(Entries with model source code)
====

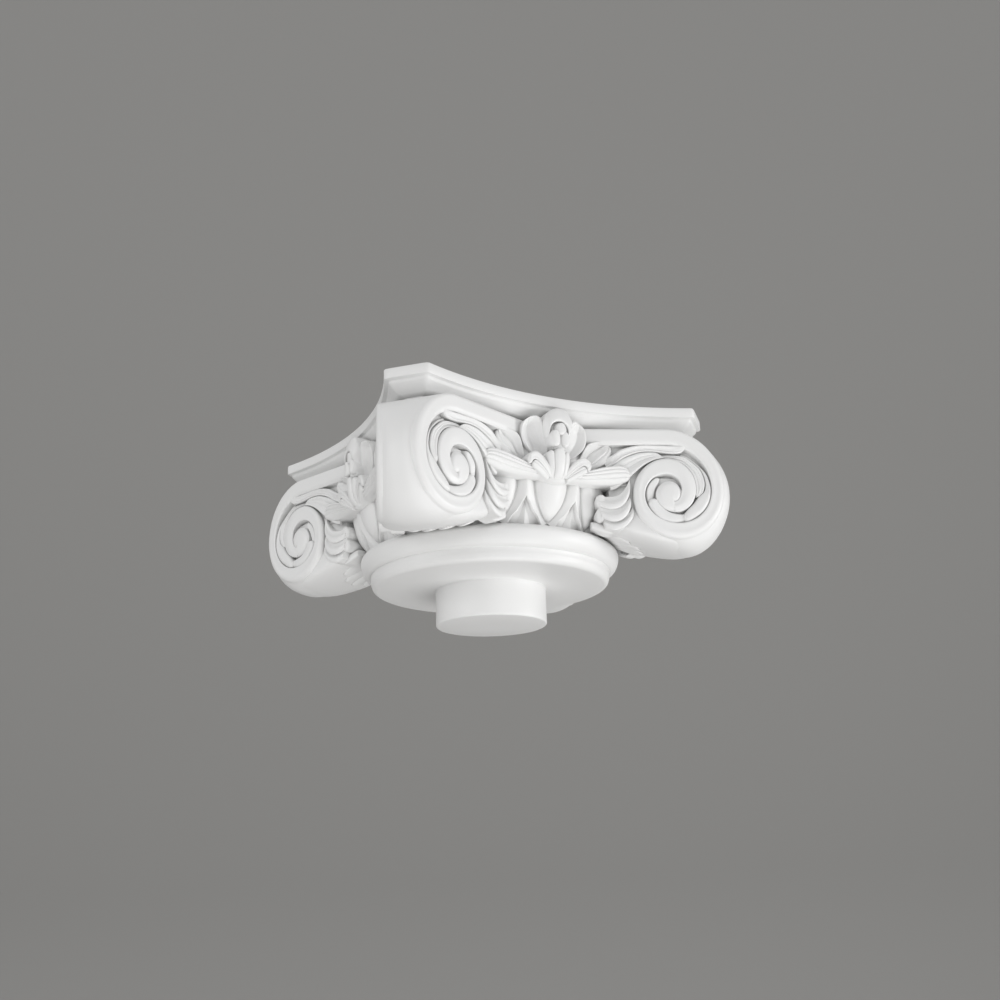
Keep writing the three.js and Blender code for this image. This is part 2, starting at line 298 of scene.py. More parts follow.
@dataclass
class Leaf:
    """A leaf, petal or lobe drawn by its two edges, which meet at the tip.

    Attributes:
        plane: What the edges are given on.
        left: Along, up and out of the one edge, from root to tip.
        right: The same of the other edge.
        ground: The out value that its sides reach down to.
        crown: How far the middle stands above the edges.
        square: How full the section is: 2 is round, 4 is flat-topped with steep sides.
        cup: How deep the middle is hollowed inside a raised border.
        hollow: The middle and half width of that hollow, from -1 left to 1 right.
        furrows: Where thin furrows run along it, from -1 left to 1 right.
        furrow: How deep they are.
        furrow_width: How wide they are, as a share of the half width.
        lip: Extra rise of the border at the tip.
        steps: How many rings it has from root to tip.
        across: How many points each ring has on the upper side.
    """

    # Shares of the length over which the lip rises, the cup closes and the furrows fade, how the
    # rings crowd towards the tip, and how near to it the last one comes.
    LIP_RISES = (0.6, 0.95)
    CUP_SHUTS = (0.7, 0.97)
    FURROWS_FADE = (1.0, 0.86)
    TIP_CROWDING = 1.5
    TIP_SHARE = 0.9985

    plane: Plane
    left: Sequence[Point]
    right: Sequence[Point]
    ground: float
    crown: float = 3.0
    square: float = 2.6
    cup: float = 0.0
    hollow: tuple[float, float] = (0.0, 0.8)
    furrows: Sequence[float] = ()
    furrow: float = 0.8
    furrow_width: float = 0.09
    lip: float = 0.0
    steps: int = 40
    across: int = 31

    @staticmethod
    def edge(points: Sequence[Point], shares: np.ndarray) -> np.ndarray:
        """Reads the smooth curve through an edge's points at shares of its length."""
        fine = spline(points, 24 * len(points))
        run = np.concatenate([[0.0], np.cumsum(np.linalg.norm(np.diff(fine, axis=0), axis=1))])
        return np.column_stack([np.interp(shares * run[-1], run, fine[:, k]) for k in range(3)])

    def height(self, x: float, full: float, share: float) -> float:
        """How high the upper side stands over the line between the edges.

        Args:
            x: The place across, from -1 at the left edge to 1 at the right.
            full: The width there over the greatest width.
            share: How far along the leaf it is, from 0 at the root to 1 at the tip.

        Returns:
            The height in millimetres.
        """
        stand = min(1.0, full * 1.5) ** 0.7
        dome = (1.0 - abs(x) ** self.square) ** (1.0 / self.square)
        rise = (self.crown + self.lip * ease(*self.LIP_RISES, share)) * dome
        middle, half = self.hollow
        near = (x - middle) / half
        if abs(near) < 1.0:
            rise -= self.cup * (1.0 - near * near) ** 1.5 * (1.0 - ease(*self.CUP_SHUTS, share))
        fade = ease(*self.FURROWS_FADE, share)
        for place in self.furrows:
            rise -= self.furrow * math.exp(-(((x - place) / self.furrow_width) ** 2)) * fade
        return rise * stand

    def carve(self, carving: Carving, datum: Datum) -> None:
        """Adds the leaf to a carving as one closed surface."""
        shares = 1.0 - (1.0 - np.linspace(0.0, 1.0, self.steps)) ** self.TIP_CROWDING
        shares *= self.TIP_SHARE
        left, right = self.edge(self.left, shares), self.edge(self.right, shares)
        widths = np.linalg.norm(right - left, axis=1)
        places = -np.cos(np.linspace(0.0, math.pi, self.across))
        rings = []
        for a, b, wide, share in zip(left, right, widths, shares):
            ring = []
            for x in places:
                along, up, out = a + (b - a) * (x + 1.0) / 2.0
                lift = self.height(x, wide / widths.max(), share)
                ring.append(datum.place(self.plane, along, up, out + lift))
            for along, up, _ in (b, a):
                ring.append(datum.place(self.plane, along, up, self.ground))
            rings.append(ring)
        carving.add_tube(np.array(rings))


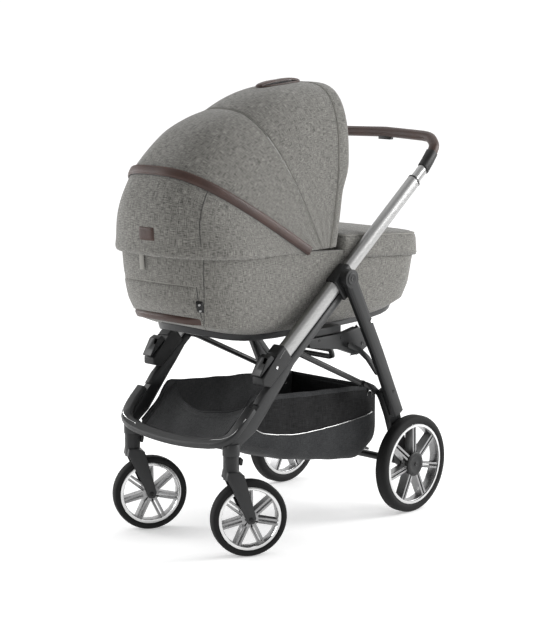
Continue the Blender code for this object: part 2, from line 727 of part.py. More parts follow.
def rear_frame(root):
    moving = body("rear_leg_fold", KNUCKLE, root)
    for side, sign in SIDES:
        attach(moving, rear_leg(side, sign), rear_hub(side, sign))
        centre = Vector((sign * REAR_WHEEL_X, 0, REAR_RADIUS))
        wheel = body(f"rear_wheel_spin_{side}", centre, moving)
        rim, tread = wheel_rim(f"rear_rim_{side}", REAR_RADIUS), tyre(f"rear_tyre_{side}", REAR_RADIUS)
        attach(wheel, moved(rim, *centre), moved(tread, *centre))
    attach(moving, rear_axle())
    attach(body("brake_press", Vector((0, 0, REAR_RADIUS)), moving), brake_pedal())
    return moving


# ---------------------------------------------------------------- folding links


def flat_link(name, points, half, x, thick, sign, look):
    """A flat bar through points given as (y, z), with round ends, one side face at x."""
    path = [Vector((0, y, z)) for y, z in points]
    left, right = [], []
    for here, u, _ in frames(path, Vector((1, 0, 0))):
        left.append((here + u * half).yz)
        right.append((here - u * half).yz)
    outline = []
    for centre, run in ((path[-1], path[-1] - path[-2]), (path[0], path[0] - path[1])):
        edge = left if centre is path[-1] else right[::-1]
        outline += [tuple(p) for p in edge]
        start = Vector(edge[-1]) - centre.yz
        turn = -1 if start.cross(run.yz) < 0 else 1
        for k in range(1, 6):
            angle = turn * math.pi * k / 6
            c, s = math.cos(angle), math.sin(angle)
            outline.append((centre.y + start.x * c - start.y * s, centre.z + start.x * s + start.y * c))
    return prism(name, outline, sign * x, sign * (x + thick), look)


def from_knuckle(place):
    return (KNUCKLE_BACK + place[0], KNUCKLE_HEIGHT + place[1])


BRACE_X = TUBE_X - RAIL[1] - GAP - 2 * BRACE_HALF + 0.004


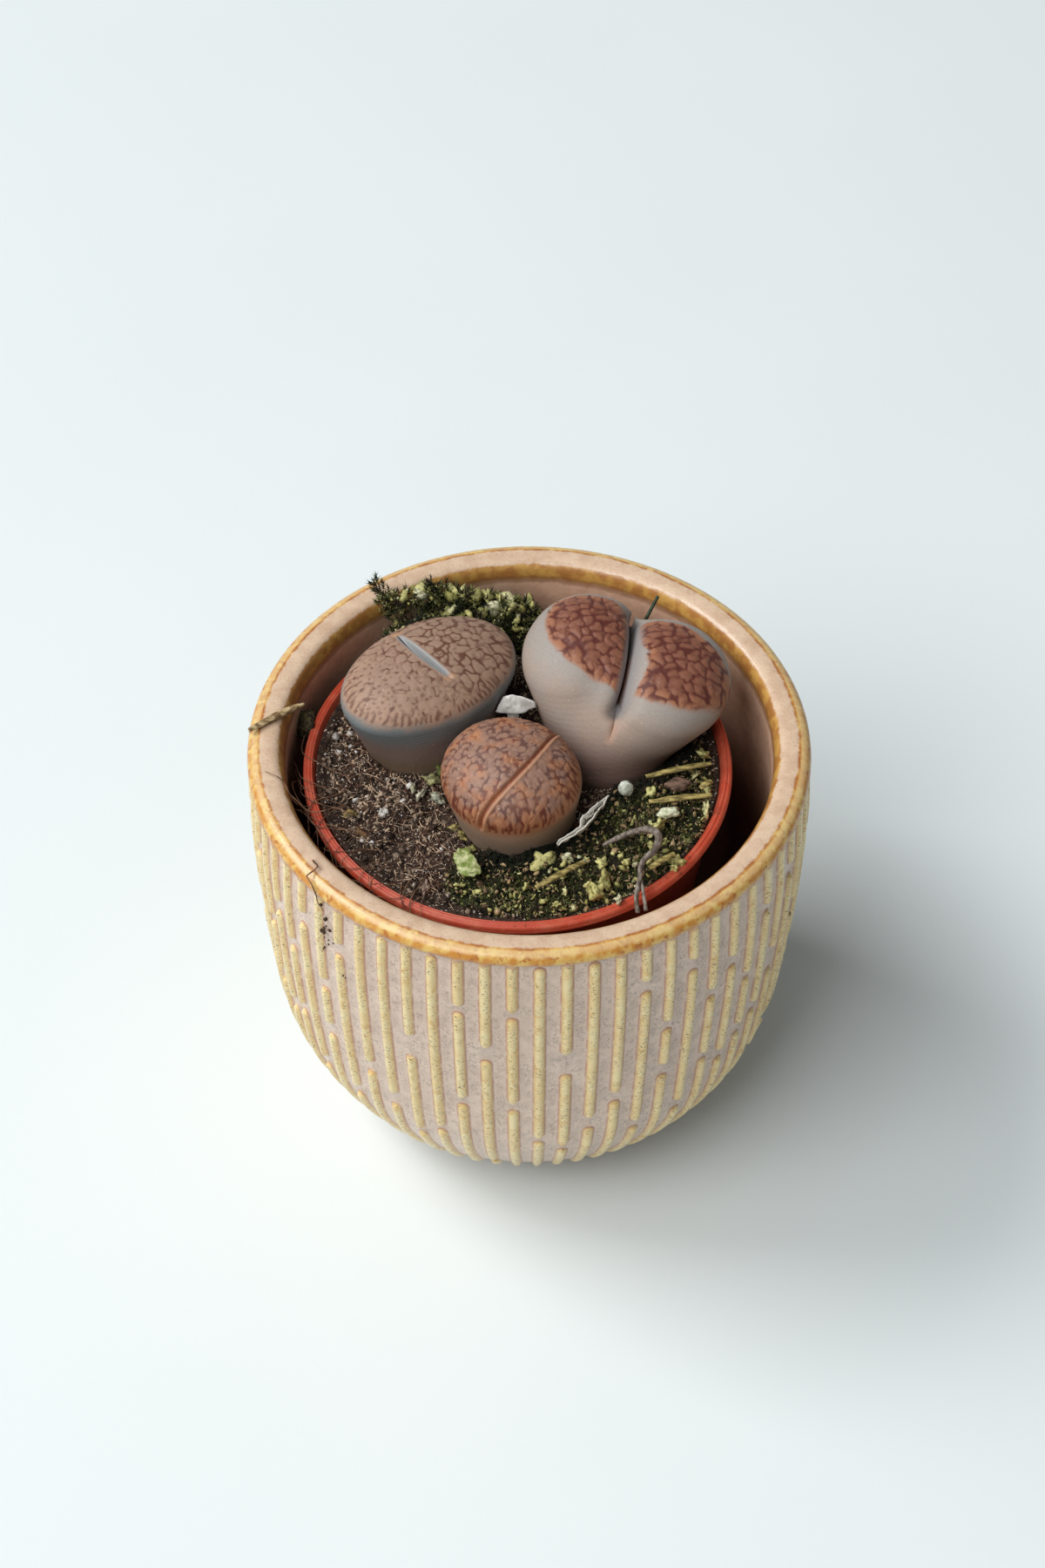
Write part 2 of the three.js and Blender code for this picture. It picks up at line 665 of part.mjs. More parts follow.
const group = new THREE.Group();

function place(name, solid, colour, roughness = 0.8) {
  const material = new THREE.MeshStandardMaterial({ color: colour, roughness, metalness: 0 });
  const mesh = new THREE.Mesh(geometryOf(solid), material);
  mesh.name = name;
  group.add(mesh);
}

const plants = Object.values(PLANTS);
const rooms = join(plants.map(plantRoom));
const clear = rooms.add(potRooms());

place('outer_pot', outerPot(), COLOURS.outer_pot, 0.25);
place('nursery_pot', nurseryPot(), COLOURS.nursery_pot, 0.5);
place('soil', soilPlug().subtract(rooms), COLOURS.soil, 0.95);
Object.entries(PLANTS).forEach(([name, plant]) => place(name, wholePlant(plant), plant.colour, 0.55));
place('moss_front', mossFront(clear), COLOURS.moss, 0.95);
place('moss_back', mossBack(clear), COLOURS.moss, 0.95);
place('husk', husk(), COLOURS.husk);
place('dry_leaf', dryLeaf(), COLOURS.leaf);
// Loose pieces: the paths of stalks and straws
const STALK = [
  [10.0, -13.4, 59.5], [13.0, -11.6, 60.4], [15.6, -11.2, 60.8], [16.2, -12.8, 60.4], [14.4, -15.8, 60.0],
  [13.6, -19.6, 59.8], [13.2, -24.6, 58.9],
];
const STEM = [[13.4, 19.4, 57.2], [14.6, 20.6, 61.0], [17.8, 23.8, 65.6]];
const RIM_STRAW = [[-35.9, 1.0, 63.4], [-33, 3.2, 63.3], [-29.0, 5.6, 63.4]];
const STRAWS = [
  [[14.9, -3.9, 59.6], [23.4, -1.6, 59.6]],
  [[15.2, -8.4, 59.8], [23.2, -7.3, 59.8]],
  [[21.8, -5.4, 59.0], [23.3, -4.2, 59.0]],
  [[15.0, -19.2, 59.5], [18.2, -16.8, 59.5]],
  [[0.8, -22.3, 59.4], [6.9, -18.4, 59.8]],
];

place('stalk_hooked', solidOf(twig(STALK, 0.4, 0.32, 5, 2)), COLOURS.stalk);
place('green_stem', solidOf(twig(STEM, 0.3, 0.2, 5, 2)), COLOURS.stem);
STRAWS.forEach((ends, i) => place(`straw_${i + 1}`, solidOf(twig(ends, 0.45, 0.35, 5, 2)), COLOURS.straw));
place('straw_on_rim', solidOf(twig(RIM_STRAW, 0.3, 0.5, 5, 2)), COLOURS.straw);
place('perlite_ball', lumpOf(12.3, -6.3, 60.0, [1.0, 1.0, 1.0], 0), COLOURS.perlite);
place('white_chunk', lumpOf(17.6, -10.2, 59.8, [1.1, 0.8, 0.6], 20), COLOURS.perlite);
place('bark_crumb', lumpOf(18.9, -5.4, 59.8, [1.7, 1.0, 0.6], 10), COLOURS.bark);
place('large_flake', lumpOf(-8.0, -17.9, 59.3, [1.1, 2.2, 0.6], 10), COLOURS.flake);

export default group;
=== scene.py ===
"""Potted lithops: three stone plants in a plastic nursery pot that stands inside a stoneware pot.

Lengths in this file are in millimetres, apart from the places on the stage; meshes are made in metres.
"""
import math

import bpy
import numpy as np
from bpy.props import FloatProperty, FloatVectorProperty, IntProperty, PointerProperty
from bpy.types import Operator, Panel, PropertyGroup
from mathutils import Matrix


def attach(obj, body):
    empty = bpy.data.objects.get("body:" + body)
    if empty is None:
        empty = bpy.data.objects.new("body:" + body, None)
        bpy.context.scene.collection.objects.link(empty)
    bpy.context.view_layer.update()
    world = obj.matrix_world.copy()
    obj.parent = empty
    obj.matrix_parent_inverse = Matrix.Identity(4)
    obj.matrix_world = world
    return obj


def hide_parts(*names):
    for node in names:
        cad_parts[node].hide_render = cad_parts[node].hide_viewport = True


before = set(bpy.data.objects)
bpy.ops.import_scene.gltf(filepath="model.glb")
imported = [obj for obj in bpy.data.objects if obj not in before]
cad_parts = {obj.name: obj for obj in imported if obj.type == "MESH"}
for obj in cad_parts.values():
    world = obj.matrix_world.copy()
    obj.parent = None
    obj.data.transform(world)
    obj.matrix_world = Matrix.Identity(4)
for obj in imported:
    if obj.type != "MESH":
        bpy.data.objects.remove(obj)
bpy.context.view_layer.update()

bl_info = {
    "name": "Potted lithops",
    "version": (1, 0, 0),
    "blender": (4, 5, 0),
    "location": "3D View > Sidebar > Lithops",
    "description": "Builds the pots, soil, stone plants, moss and loose bits over the packed frame",
    "category": "Object",
}

MM = 0.001
FAR = 9.0                # stands for a place that is far from any dash

# Stoneware pot
POT_HEIGHT = 62.5
RIB_COLUMNS = 66
RIB_TURN = -3.4          # degrees from the front to the column the count starts at
MIRROR_COLUMN = -1       # the dashes are the same on both sides of this column
DASH_END = 57.0          # depth below the rim where the last dashes end
BAND_LEVEL = 60.6        # height where the rim's raised band ends
BAND_WAY = 3.2           # way down the skin from the top of the rim to that height
WALL_ROWS = 104          # points down the wall in each column
ACROSS = [-0.3, -0.235, -0.18, -0.1, 0, 0.1, 0.18, 0.235, 0.3, 0.5]     # points across a column, in its widths
POT_WALL = [
    [0, 19.0], [4.7, 24.9], [10.7, 29.7], [19.5, 33.7], [30.5, 35.3], [42.5, 36.1], [53.5, 36.4], [60.6, 36.1],
]
POT_HOLLOW = [
    [6.5, 21.2], [8.6, 23.9], [13.5, 27.3], [22, 29.9], [35, 30.9], [52, 31.3], [60.6, 31.3], [61.6, 31.7],
    [62.5, 32.3],
]
POT_RIM = [
    [36.15, 60.95], [36.1, 61.35], [35.92, 61.75], [35.6, 62.08], [35.15, 62.32], [34.7, 62.45], [34.2, 62.5],
    [33.6, 62.5], [33.0, 62.46], [32.5, 62.34], [32.1, 62.08], [31.8, 61.7], [31.6, 61.2], [31.45, 60.6],
]
FOOT_RING = [(0, 0.5), (8, 0.5), (14.8, 0.5), (15.8, 0.3), (16.4, 0.02), (17.6, 0), (18.5, 0)]
HOLLOW_LEVELS = (59, 56.5, 53, 48, 43, 38, 33, 28, 24, 20, 17, 14.5, 12.4, 10.6, 9, 7.8, 7, 6.6)
INNER_FLOOR = [(19.5, 6.5), (12, 6.5), (5, 6.5), (0, 6.5)]
# Breaks between the dashes of a column, as depths below the rim, from the mirror column outwards
DASH_BREAKS = [
    [[18.8, 21.8], [49.0, 51.0]],
    [[11.0, 12.4], [31.1, 32.9]],
    [[0, 2.6], [39.6, 40.9]],
    [[20.1, 24.8], [42.3, 44.0]],
    [[0, 2.6], [35.6, 38.4]],
    [[30.8, 33.1]],
    [[8.5, 10.7], [39.5, 41.6]],
    [[18.6, 20.5], [28.2, 30.8]],
    [[8.3, 10.5], [39.3, 41.5]],
    [[16.9, 18.6], [30.9, 32.5]],
    [[13.0, 15.1], [33.4, 35.4]],
    [[19.5, 20.9], [30.8, 33.0]],
    [[9.1, 10.6], [29.5, 31.5]],
]

# Nursery pot and soil
NURSERY_X, NURSERY_Y = -1.5, 0.1
NURSERY_SIDES = 176
DRAIN_RING, DRAIN_RADIUS, DRAIN_HEIGHT = 11, 2.2, 7.2
NURSERY_OUTLINE = [
    [9.0, 6.8], [18.6, 6.8], [19.2, 7.0], [19.4, 7.5], [21.8, 25.0], [24.4, 44.0], [26.2, 55.6], [26.5, 56.1],
    [27.2, 56.35], [27.56, 56.5], [27.7, 56.8], [27.68, 57.08], [27.58, 57.18], [27.68, 57.3], [27.62, 57.58],
    [27.44, 57.74], [27.3, 57.78], [27.18, 57.68], [27.06, 57.78], [26.92, 57.88], [26.78, 57.84], [26.68, 57.74],
    [26.58, 57.8], [26.46, 57.72], [26.38, 57.4], [25.95, 56.5], [25.3, 55.5], [23.5, 43.0], [20.9, 24.0],
    [18.6, 8.4], [18.0, 7.8], [17.4, 7.7], [9.0, 7.7],
]
SOIL_TOP = 56.5
SOIL_COLUMNS = 240
SOIL_SIDE = [(0, 8.1), (16, 8.1), (17.9, 8.6), (21.2, 32.0), (24.3, 55.2), (25.6, 56.5), (26.05, 57.0)]
BRIM, BRIM_TOP = (24.2, 25.9), 57.15     # radii between which the soil rises to the rim, and its height there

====

**Written exercise:** Within the listing above, locate the line containing "5, 2)), COLOURS.stalk);" and the line containing "bpy.context.scene.collection.objects.link(empty)". Reproduce those two lines and all lines between them exactly, with nothing added.

**Full response:**
place('stalk_hooked', solidOf(twig(STALK, 0.4, 0.32, 5, 2)), COLOURS.stalk);
place('green_stem', solidOf(twig(STEM, 0.3, 0.2, 5, 2)), COLOURS.stem);
STRAWS.forEach((ends, i) => place(`straw_${i + 1}`, solidOf(twig(ends, 0.45, 0.35, 5, 2)), COLOURS.straw));
place('straw_on_rim', solidOf(twig(RIM_STRAW, 0.3, 0.5, 5, 2)), COLOURS.straw);
place('perlite_ball', lumpOf(12.3, -6.3, 60.0, [1.0, 1.0, 1.0], 0), COLOURS.perlite);
place('white_chunk', lumpOf(17.6, -10.2, 59.8, [1.1, 0.8, 0.6], 20), COLOURS.perlite);
place('bark_crumb', lumpOf(18.9, -5.4, 59.8, [1.7, 1.0, 0.6], 10), COLOURS.bark);
place('large_flake', lumpOf(-8.0, -17.9, 59.3, [1.1, 2.2, 0.6], 10), COLOURS.flake);

export default group;
=== scene.py ===
"""Potted lithops: three stone plants in a plastic nursery pot that stands inside a stoneware pot.

Lengths in this file are in millimetres, apart from the places on the stage; meshes are made in metres.
"""
import math

import bpy
import numpy as np
from bpy.props import FloatProperty, FloatVectorProperty, IntProperty, PointerProperty
from bpy.types import Operator, Panel, PropertyGroup
from mathutils import Matrix


def attach(obj, body):
    empty = bpy.data.objects.get("body:" + body)
    if empty is None:
        empty = bpy.data.objects.new("body:" + body, None)
        bpy.context.scene.collection.objects.link(empty)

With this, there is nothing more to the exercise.